[Start of Stored rows]
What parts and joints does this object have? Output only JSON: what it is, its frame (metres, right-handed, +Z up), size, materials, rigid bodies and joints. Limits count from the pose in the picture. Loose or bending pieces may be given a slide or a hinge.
[End of Stored rows]
[Start of Stored rows]
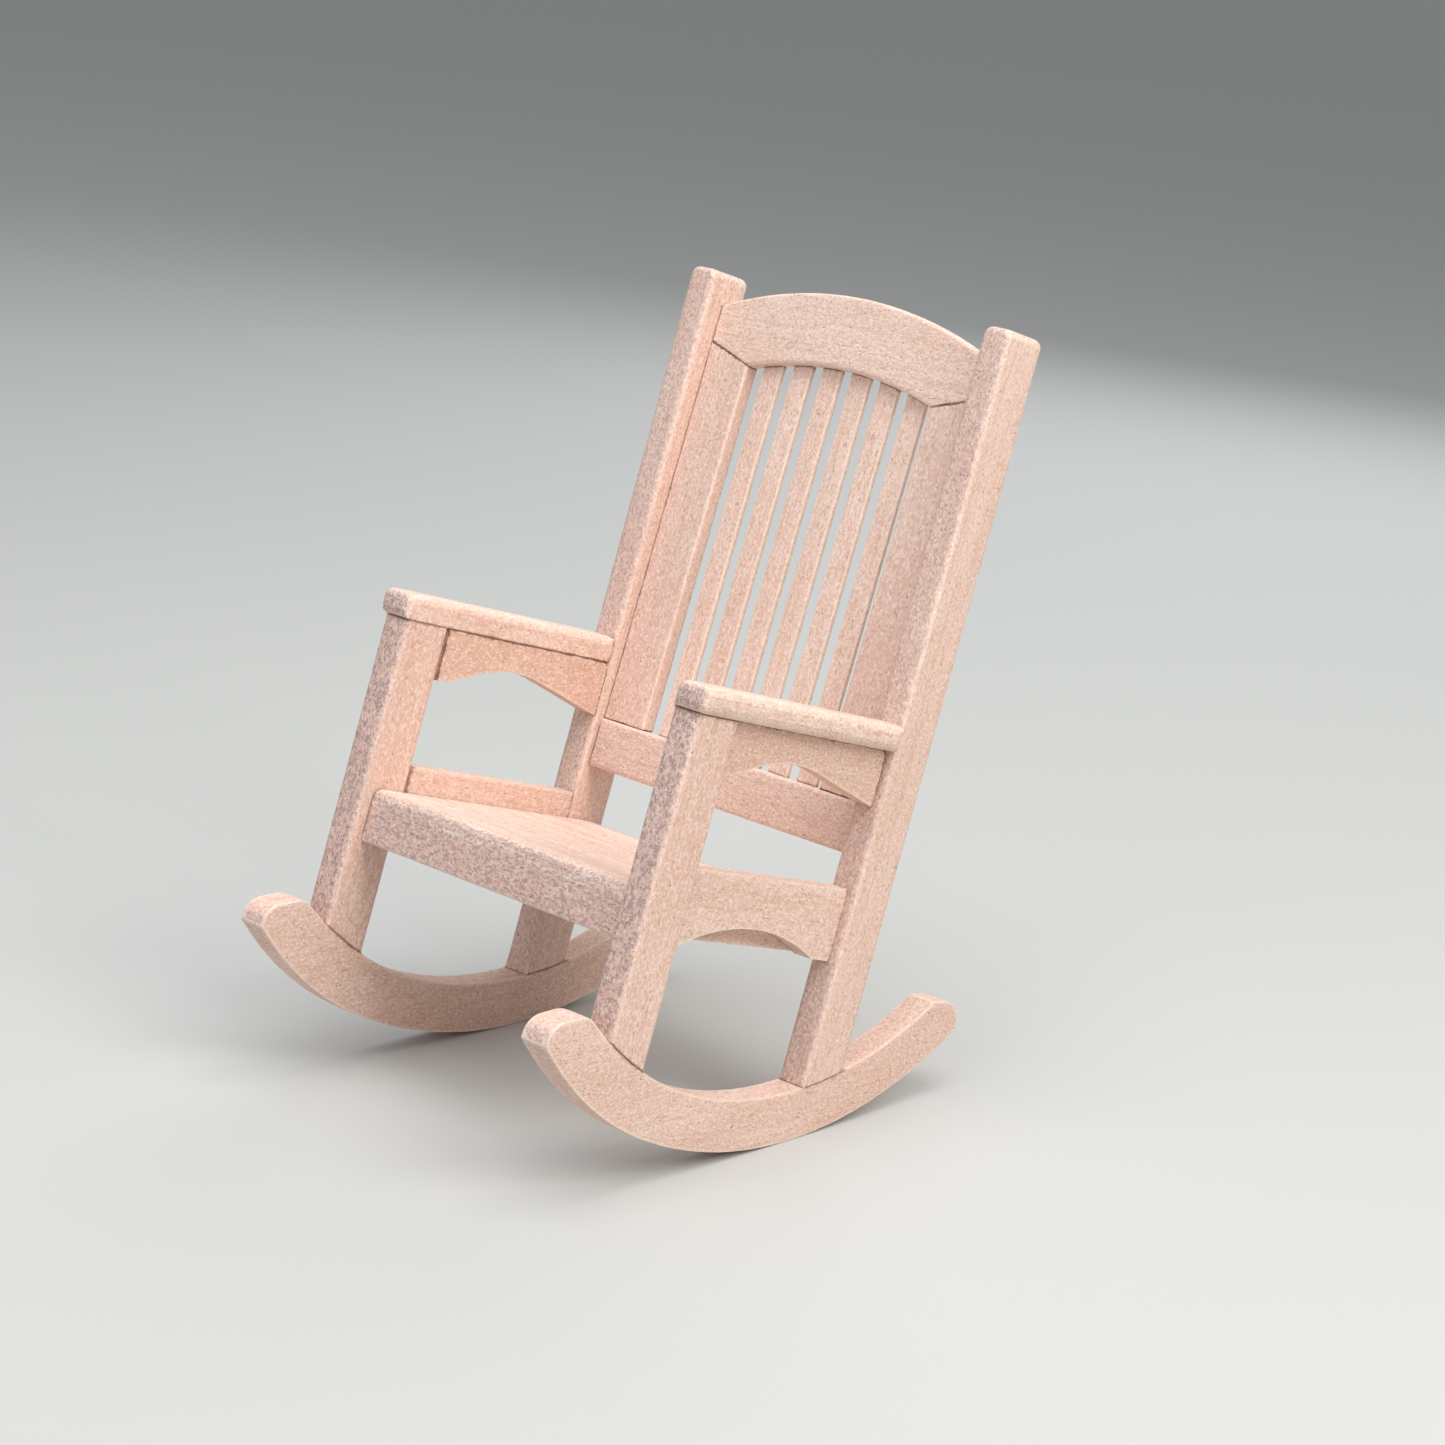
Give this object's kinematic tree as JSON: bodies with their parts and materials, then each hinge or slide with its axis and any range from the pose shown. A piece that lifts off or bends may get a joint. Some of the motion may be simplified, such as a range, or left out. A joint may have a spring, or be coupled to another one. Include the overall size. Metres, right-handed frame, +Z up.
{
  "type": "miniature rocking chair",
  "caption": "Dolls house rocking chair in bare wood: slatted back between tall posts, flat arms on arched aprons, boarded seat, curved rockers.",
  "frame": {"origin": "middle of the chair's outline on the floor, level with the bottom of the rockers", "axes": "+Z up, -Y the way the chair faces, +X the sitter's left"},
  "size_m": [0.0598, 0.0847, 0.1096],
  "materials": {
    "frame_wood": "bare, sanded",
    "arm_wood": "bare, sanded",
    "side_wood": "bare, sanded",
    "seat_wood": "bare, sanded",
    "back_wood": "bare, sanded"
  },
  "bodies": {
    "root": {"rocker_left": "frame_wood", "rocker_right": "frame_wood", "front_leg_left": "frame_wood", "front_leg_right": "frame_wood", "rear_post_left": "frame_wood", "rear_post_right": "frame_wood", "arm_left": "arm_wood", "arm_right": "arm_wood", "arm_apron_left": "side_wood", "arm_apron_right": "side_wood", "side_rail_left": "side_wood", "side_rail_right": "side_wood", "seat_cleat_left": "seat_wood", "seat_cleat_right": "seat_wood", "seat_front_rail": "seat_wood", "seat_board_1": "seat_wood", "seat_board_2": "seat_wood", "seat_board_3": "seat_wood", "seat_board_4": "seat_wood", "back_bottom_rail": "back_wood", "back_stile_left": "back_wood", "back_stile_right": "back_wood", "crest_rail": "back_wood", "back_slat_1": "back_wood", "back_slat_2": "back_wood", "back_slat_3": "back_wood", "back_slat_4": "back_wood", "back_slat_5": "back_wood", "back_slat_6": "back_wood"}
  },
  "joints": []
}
[End of Stored rows]
[Start of Stored rows]
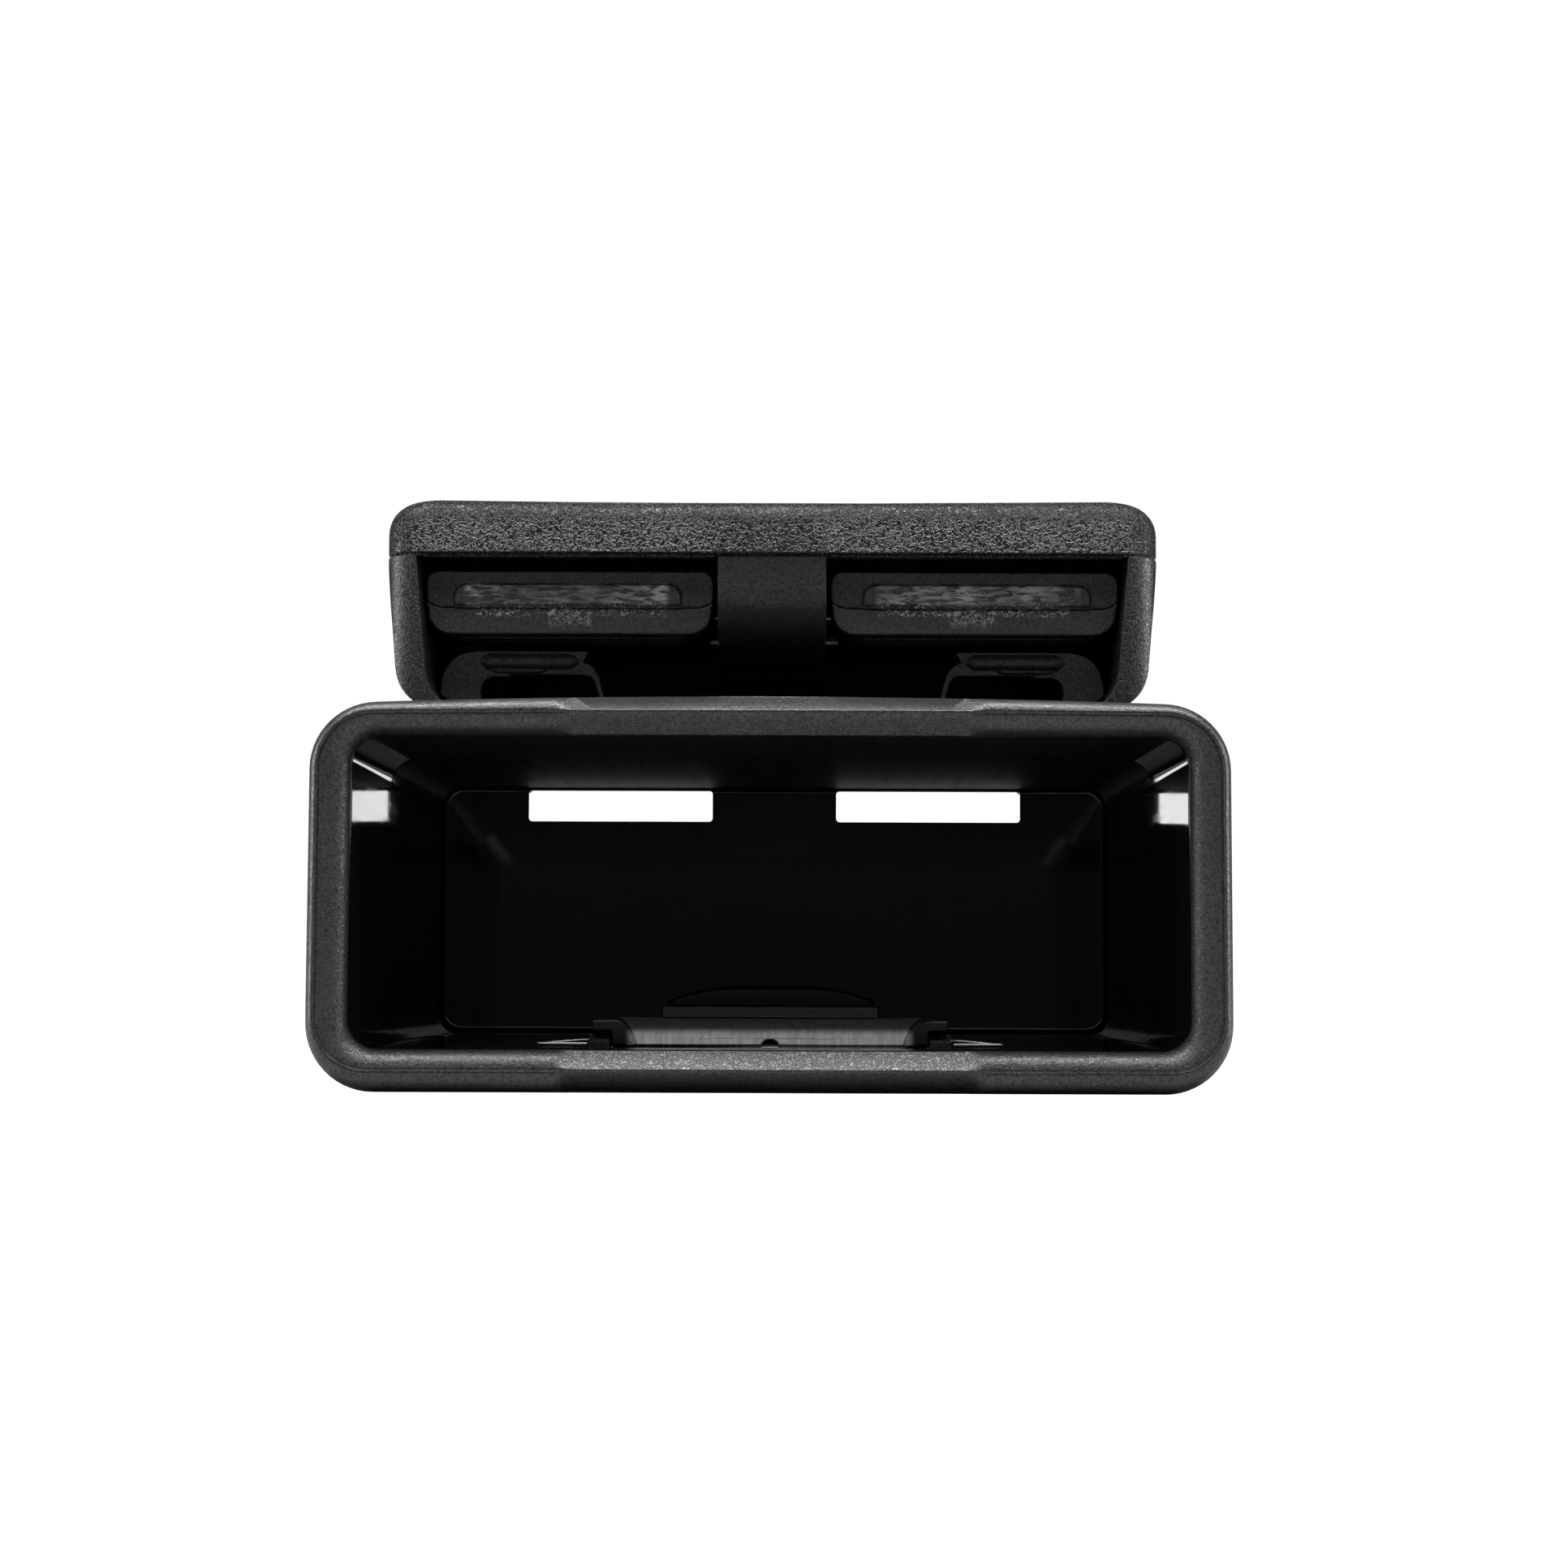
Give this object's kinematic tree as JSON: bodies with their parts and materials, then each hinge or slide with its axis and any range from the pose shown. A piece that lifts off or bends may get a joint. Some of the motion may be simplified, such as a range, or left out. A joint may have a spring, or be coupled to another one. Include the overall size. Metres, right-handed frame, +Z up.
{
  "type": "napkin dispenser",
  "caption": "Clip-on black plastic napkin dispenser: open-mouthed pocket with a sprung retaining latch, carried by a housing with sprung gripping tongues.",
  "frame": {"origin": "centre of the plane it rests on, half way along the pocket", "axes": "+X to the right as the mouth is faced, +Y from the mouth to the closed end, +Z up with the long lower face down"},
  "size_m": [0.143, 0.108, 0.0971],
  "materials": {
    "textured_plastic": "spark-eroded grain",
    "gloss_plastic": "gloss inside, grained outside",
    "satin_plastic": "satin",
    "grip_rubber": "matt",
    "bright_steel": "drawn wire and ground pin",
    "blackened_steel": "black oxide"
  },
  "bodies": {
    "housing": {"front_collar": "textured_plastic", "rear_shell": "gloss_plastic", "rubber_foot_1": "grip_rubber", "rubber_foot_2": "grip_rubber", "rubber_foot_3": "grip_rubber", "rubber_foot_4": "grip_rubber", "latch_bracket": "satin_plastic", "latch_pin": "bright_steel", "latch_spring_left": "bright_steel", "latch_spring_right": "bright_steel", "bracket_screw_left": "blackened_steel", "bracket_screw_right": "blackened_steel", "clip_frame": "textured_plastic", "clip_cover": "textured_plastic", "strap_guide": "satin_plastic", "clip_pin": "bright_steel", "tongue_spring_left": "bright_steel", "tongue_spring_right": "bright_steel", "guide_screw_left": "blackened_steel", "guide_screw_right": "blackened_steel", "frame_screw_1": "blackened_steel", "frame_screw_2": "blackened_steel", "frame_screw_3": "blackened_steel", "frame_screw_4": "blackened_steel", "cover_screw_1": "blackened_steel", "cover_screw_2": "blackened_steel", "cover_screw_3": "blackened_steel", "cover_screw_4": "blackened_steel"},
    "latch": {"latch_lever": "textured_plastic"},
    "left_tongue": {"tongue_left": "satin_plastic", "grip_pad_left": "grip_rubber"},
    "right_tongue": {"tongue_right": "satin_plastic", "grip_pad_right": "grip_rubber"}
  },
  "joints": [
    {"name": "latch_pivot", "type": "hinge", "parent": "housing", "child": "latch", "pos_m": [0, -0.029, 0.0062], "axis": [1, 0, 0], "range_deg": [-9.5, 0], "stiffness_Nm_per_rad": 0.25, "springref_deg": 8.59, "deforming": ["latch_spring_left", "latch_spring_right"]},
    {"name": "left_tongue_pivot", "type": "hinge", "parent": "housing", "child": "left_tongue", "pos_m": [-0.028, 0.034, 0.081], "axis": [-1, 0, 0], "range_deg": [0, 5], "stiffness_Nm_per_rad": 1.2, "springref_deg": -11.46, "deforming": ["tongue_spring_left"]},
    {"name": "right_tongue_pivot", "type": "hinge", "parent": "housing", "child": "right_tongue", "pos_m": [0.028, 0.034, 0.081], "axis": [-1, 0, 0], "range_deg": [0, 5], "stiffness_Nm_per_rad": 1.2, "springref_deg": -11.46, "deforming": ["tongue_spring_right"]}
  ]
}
[End of Stored rows]
**Task goal:**
State how many lines of the records above contain the word "joints", and give only that number.

**Completed task:**
3